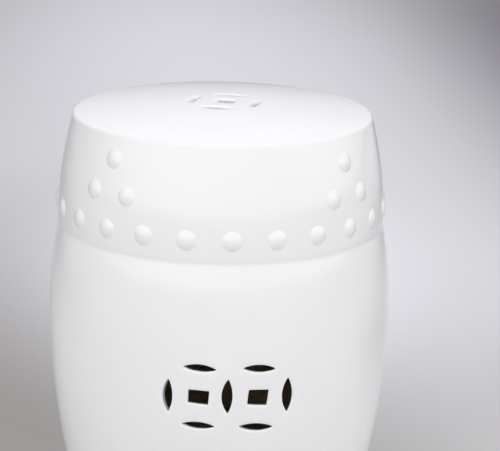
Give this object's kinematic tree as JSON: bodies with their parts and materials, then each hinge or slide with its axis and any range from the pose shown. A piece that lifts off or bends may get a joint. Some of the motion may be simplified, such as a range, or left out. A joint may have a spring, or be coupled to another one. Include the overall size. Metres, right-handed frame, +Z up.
{
  "type": "garden stool",
  "caption": "White glazed ceramic garden stool: a barrel between two collars with rows of round bosses, a crowned seat, pierced coin cut-outs and an open foot ring.",
  "frame": {"origin": "middle of the foot's bearing face, on the floor", "axes": "+Z up along the stool's axis, -Y towards the front pair of coins"},
  "size_m": [0.3299, 0.33, 0.463],
  "materials": {
    "white_glaze": "gloss",
    "bare_clay": "matte"
  },
  "bodies": {
    "root": {"seat": "white_glaze", "upper_collar": "white_glaze", "barrel": "white_glaze", "lower_collar": "white_glaze", "foot_ring": "white_glaze", "seat_coil": "bare_clay", "upper_seam_coil": "bare_clay", "lower_seam_coil": "bare_clay", "foot_coil": "bare_clay", "upper_boss_ring": "white_glaze", "upper_boss_row": "white_glaze", "upper_boss_peaks": "white_glaze", "lower_boss_ring": "white_glaze", "lower_boss_row": "white_glaze", "lower_boss_peaks": "white_glaze"}
  },
  "joints": []
}
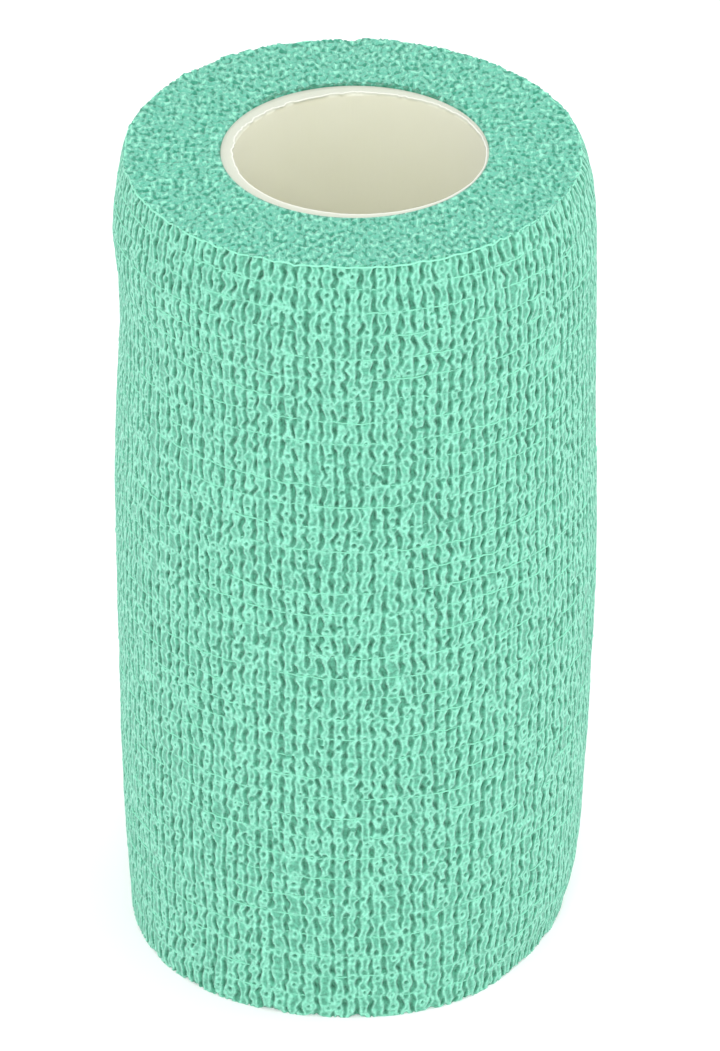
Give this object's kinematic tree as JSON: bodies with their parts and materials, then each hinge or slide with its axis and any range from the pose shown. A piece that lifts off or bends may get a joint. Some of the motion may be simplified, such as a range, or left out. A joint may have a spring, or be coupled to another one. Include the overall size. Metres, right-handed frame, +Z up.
{
  "type": "cohesive bandage roll",
  "caption": "Roll of crinkled self-adhering stretch bandage, wound tight on a plain open plastic tube and standing on one end.",
  "frame": {"origin": "centre of the roll's foot, on the surface that it stands on", "axes": "+Z up the roll's axis; the cloth's pressed-down loose end is at the back, at +Y"},
  "size_m": [0.0555, 0.0556, 0.1],
  "materials": {
    "cohesive_cloth": "matte crinkled stretch cloth, mint green",
    "core_plastic": "smooth ivory plastic, slightly translucent"
  },
  "bodies": {
    "root": {"wound_cloth": "cohesive_cloth", "core_tube": "core_plastic"}
  },
  "joints": []
}
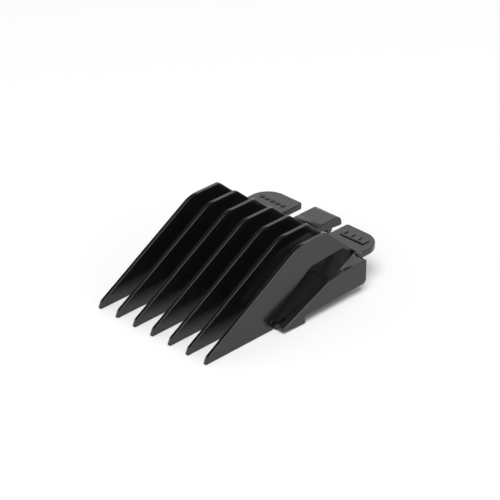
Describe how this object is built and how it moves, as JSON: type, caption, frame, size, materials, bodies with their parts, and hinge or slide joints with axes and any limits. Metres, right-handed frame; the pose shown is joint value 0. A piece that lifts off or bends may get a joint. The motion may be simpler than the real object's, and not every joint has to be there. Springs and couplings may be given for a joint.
{
  "type": "clipper guard comb",
  "caption": "Moulded guide comb that clips over a hair clipper's blade with a sprung rear latch and holds the blade a set height off the scalp.",
  "frame": {"origin": "middle of the overall length and width, in the plane of the tooth tips and front feet", "axes": "+X across the teeth, +Y from the tooth tips to the thumb tabs, +Z away from the blade towards the scalp side"},
  "size_m": [0.0512, 0.072, 0.0223],
  "materials": {
    "comb_plastic": "semi-gloss black moulded plastic",
    "latch_plastic": "semi-gloss black moulded plastic"
  },
  "bodies": {
    "comb": {"tooth_1": "comb_plastic", "tooth_2": "comb_plastic", "tooth_3": "comb_plastic", "tooth_4": "comb_plastic", "tooth_5": "comb_plastic", "tooth_6": "comb_plastic", "tooth_7": "comb_plastic", "deck_flat": "comb_plastic", "deck_ramp": "comb_plastic", "rear_bar": "comb_plastic", "rail_right": "comb_plastic", "rail_left": "comb_plastic", "foot_right": "comb_plastic", "foot_left": "comb_plastic", "tab_right": "comb_plastic", "tab_left": "comb_plastic", "size_pip_1": "comb_plastic", "size_pip_2": "comb_plastic", "size_pip_3": "comb_plastic", "size_pip_4": "comb_plastic", "size_pip_5": "comb_plastic", "length_scale": "comb_plastic"},
    "latch": {"latch_tongue": "latch_plastic", "latch_lip": "latch_plastic", "latch_catch": "latch_plastic"}
  },
  "joints": [
    {"name": "latch_flex", "type": "hinge", "parent": "comb", "child": "latch", "pos_m": [0, 0.02424, 0.0104], "axis": [1, 0, 0], "range_deg": [0, 8], "stiffness_Nm_per_rad": 0.5}
  ]
}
◇ ◇ ◇ ◇
• WHAT YOU WILL DO: Reproduce all data above, unchanged.

• RIGHT ANSWER:
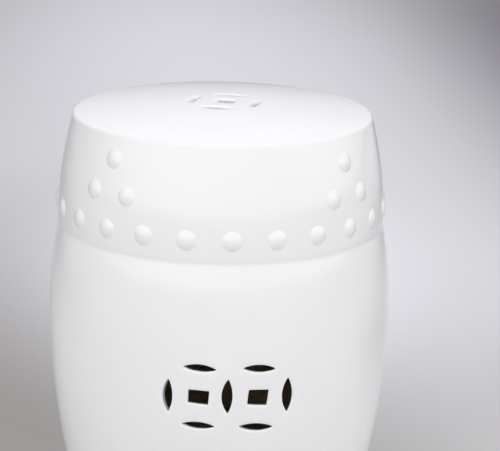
Give this object's kinematic tree as JSON: bodies with their parts and materials, then each hinge or slide with its axis and any range from the pose shown. A piece that lifts off or bends may get a joint. Some of the motion may be simplified, such as a range, or left out. A joint may have a spring, or be coupled to another one. Include the overall size. Metres, right-handed frame, +Z up.
{
  "type": "garden stool",
  "caption": "White glazed ceramic garden stool: a barrel between two collars with rows of round bosses, a crowned seat, pierced coin cut-outs and an open foot ring.",
  "frame": {"origin": "middle of the foot's bearing face, on the floor", "axes": "+Z up along the stool's axis, -Y towards the front pair of coins"},
  "size_m": [0.3299, 0.33, 0.463],
  "materials": {
    "white_glaze": "gloss",
    "bare_clay": "matte"
  },
  "bodies": {
    "root": {"seat": "white_glaze", "upper_collar": "white_glaze", "barrel": "white_glaze", "lower_collar": "white_glaze", "foot_ring": "white_glaze", "seat_coil": "bare_clay", "upper_seam_coil": "bare_clay", "lower_seam_coil": "bare_clay", "foot_coil": "bare_clay", "upper_boss_ring": "white_glaze", "upper_boss_row": "white_glaze", "upper_boss_peaks": "white_glaze", "lower_boss_ring": "white_glaze", "lower_boss_row": "white_glaze", "lower_boss_peaks": "white_glaze"}
  },
  "joints": []
}
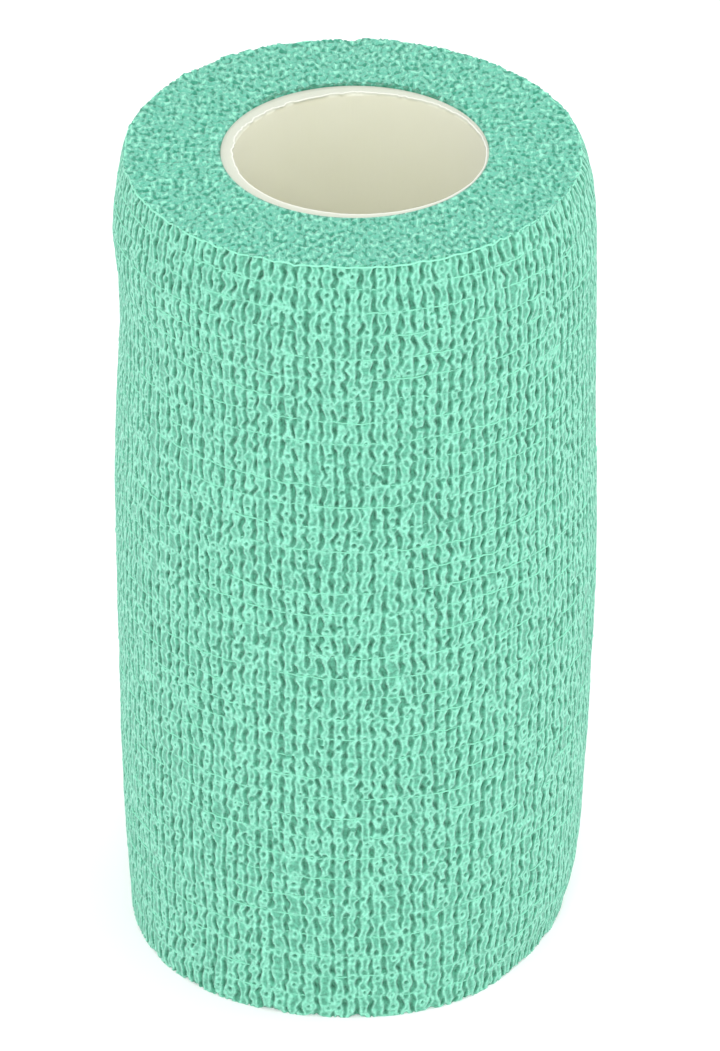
Give this object's kinematic tree as JSON: bodies with their parts and materials, then each hinge or slide with its axis and any range from the pose shown. A piece that lifts off or bends may get a joint. Some of the motion may be simplified, such as a range, or left out. A joint may have a spring, or be coupled to another one. Include the overall size. Metres, right-handed frame, +Z up.
{
  "type": "cohesive bandage roll",
  "caption": "Roll of crinkled self-adhering stretch bandage, wound tight on a plain open plastic tube and standing on one end.",
  "frame": {"origin": "centre of the roll's foot, on the surface that it stands on", "axes": "+Z up the roll's axis; the cloth's pressed-down loose end is at the back, at +Y"},
  "size_m": [0.0555, 0.0556, 0.1],
  "materials": {
    "cohesive_cloth": "matte crinkled stretch cloth, mint green",
    "core_plastic": "smooth ivory plastic, slightly translucent"
  },
  "bodies": {
    "root": {"wound_cloth": "cohesive_cloth", "core_tube": "core_plastic"}
  },
  "joints": []
}
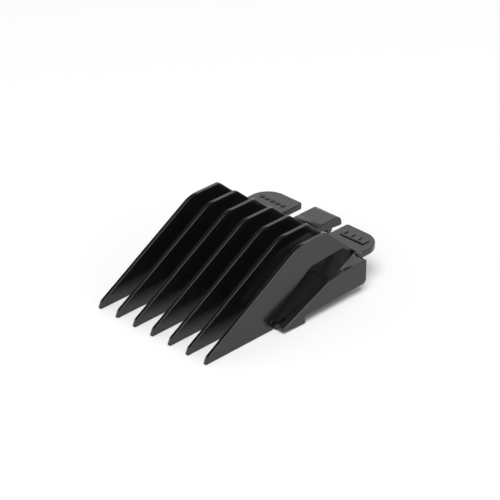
Describe how this object is built and how it moves, as JSON: type, caption, frame, size, materials, bodies with their parts, and hinge or slide joints with axes and any limits. Metres, right-handed frame; the pose shown is joint value 0. A piece that lifts off or bends may get a joint. The motion may be simpler than the real object's, and not every joint has to be there. Springs and couplings may be given for a joint.
{
  "type": "clipper guard comb",
  "caption": "Moulded guide comb that clips over a hair clipper's blade with a sprung rear latch and holds the blade a set height off the scalp.",
  "frame": {"origin": "middle of the overall length and width, in the plane of the tooth tips and front feet", "axes": "+X across the teeth, +Y from the tooth tips to the thumb tabs, +Z away from the blade towards the scalp side"},
  "size_m": [0.0512, 0.072, 0.0223],
  "materials": {
    "comb_plastic": "semi-gloss black moulded plastic",
    "latch_plastic": "semi-gloss black moulded plastic"
  },
  "bodies": {
    "comb": {"tooth_1": "comb_plastic", "tooth_2": "comb_plastic", "tooth_3": "comb_plastic", "tooth_4": "comb_plastic", "tooth_5": "comb_plastic", "tooth_6": "comb_plastic", "tooth_7": "comb_plastic", "deck_flat": "comb_plastic", "deck_ramp": "comb_plastic", "rear_bar": "comb_plastic", "rail_right": "comb_plastic", "rail_left": "comb_plastic", "foot_right": "comb_plastic", "foot_left": "comb_plastic", "tab_right": "comb_plastic", "tab_left": "comb_plastic", "size_pip_1": "comb_plastic", "size_pip_2": "comb_plastic", "size_pip_3": "comb_plastic", "size_pip_4": "comb_plastic", "size_pip_5": "comb_plastic", "length_scale": "comb_plastic"},
    "latch": {"latch_tongue": "latch_plastic", "latch_lip": "latch_plastic", "latch_catch": "latch_plastic"}
  },
  "joints": [
    {"name": "latch_flex", "type": "hinge", "parent": "comb", "child": "latch", "pos_m": [0, 0.02424, 0.0104], "axis": [1, 0, 0], "range_deg": [0, 8], "stiffness_Nm_per_rad": 0.5}
  ]
}